Orme and Garff were both appointed by Gov. Norm Bangerter to the appeals court when it was formed in 1987.

“He was the oldest appointee; I was the youngest,” Orme wrote, adding that the panel elected Garff as the presiding judge.

“His office was right next to mine, and we got along fabulously although he was old enough to be my father,” Orme wrote. Garff retired six years later, in 1993, Orme said, “but we remained good friends throughout the decades that followed.”

Regnal Washington Garff Jr. was born Nov. 9, 1927, in Salt Lake City, to Regnal W. Garff and Mary Ruby Tattersall Garff, according to a family-written obituary. He was the only boy in the family, and had six older sisters, prompting his father to call him “the seventh wonder of the world.”

Garff graduated from East High School, and earned a degree in psychology from the University of Utah. He served in the 185th Engineer Combat Battalion at the end of World War II, followed by a mission for The Church of Jesus Christ of Latter-day Saints to the Netherlands.
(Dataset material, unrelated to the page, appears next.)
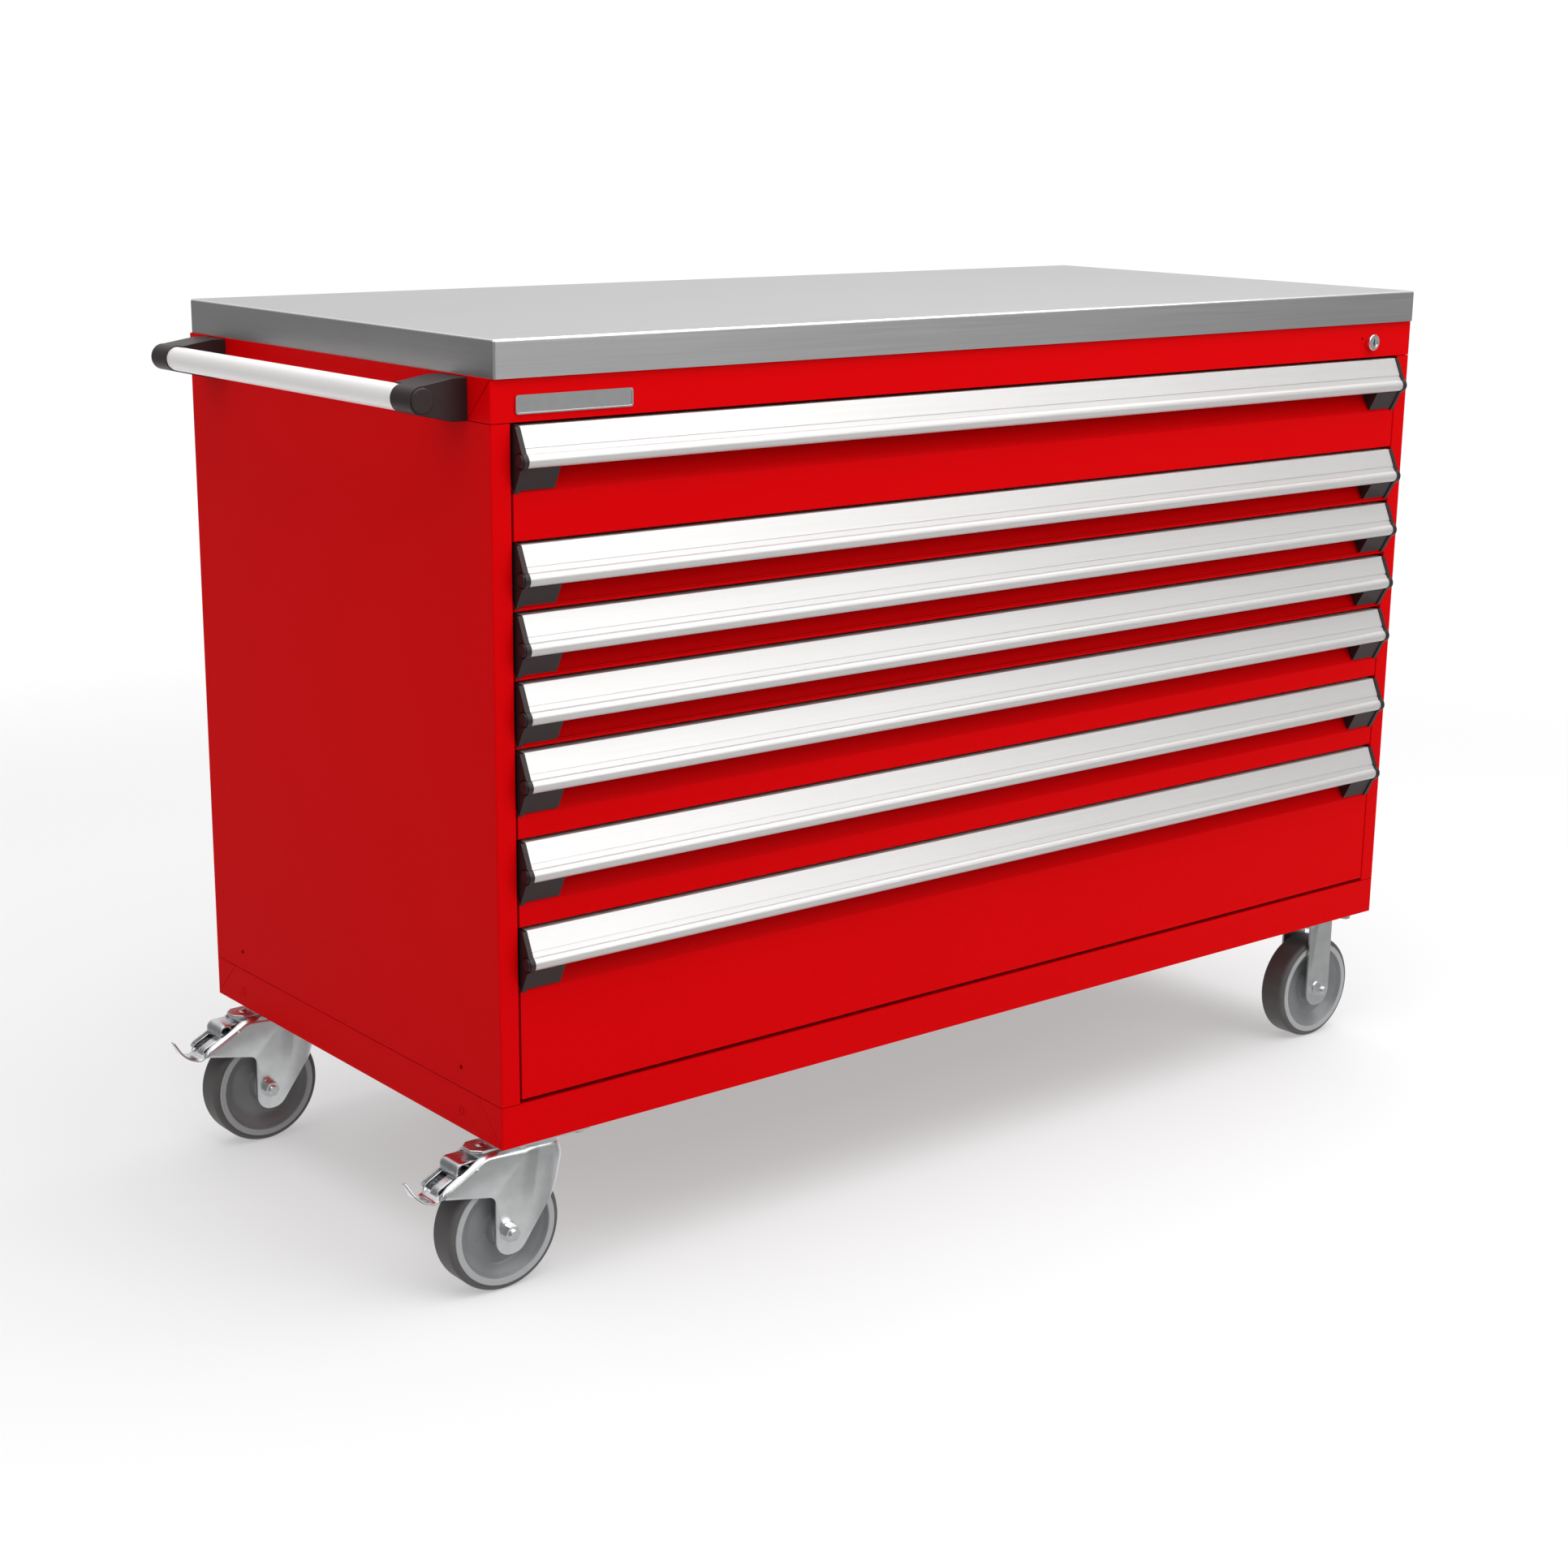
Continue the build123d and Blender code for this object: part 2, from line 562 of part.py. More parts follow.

Returning to Salt Lake City, he started studying for a law degree at the University of Utah. He met a brunette in the university library, Margaret Wheeler; they were married in the Salt Lake Temple on Sept. 16, 1954. In short order, he earned his law degree and a graduate certificate in social work, and saw the birth of their first child, Leslie. The Garffs went on to raise four children: Leslie, Lisa, Marianne and Regnal.

Garff opened a law firm with his friend, Frank Matheson — but within a few years, in 1959, Garff was appointed by Gov. George D. Clyde to be the first juvenile court judge in Utah, serving in what is now the Third District Juvenile Court.

What made Garff such a good jurist over his 34-year career, Orme wrote, was that “he was empathetic, generous with his time, flexible, humorous and fair.”

Margaret Garff died in December 1998. On Feb. 27, 2004, Garff married Leslie Rogers Bailey — and, 18 months later, the two served a full-time mission for The Church of Jesus Christ of Latter-day Saints, at the church’s historic sites in Kirtland, Ohio.

Garff is survived by his second wife, Leslie; his four children — Leslie Hansen, Lisa Foster, Marianne Reed and Regnal Garff — and their spouses; 14 grandchildren and 19 great-grandchildren; and Leslie’s four children — Brent Bailey, Melinda Larsen, DeLee Cheshire and Bryan Bailey — and their spouses. His first wife, Margaret, and his six sisters died previously.

A celebration of life is scheduled to be held Saturday at noon at The Church of Jesus Christ of Latter-day Saints chapel at 2222 E. Fisher Lane, Salt Lake City. A visitation is scheduled for Friday, 6 to 8 p.m., and Saturday at 10:30 a.m., before the noon services.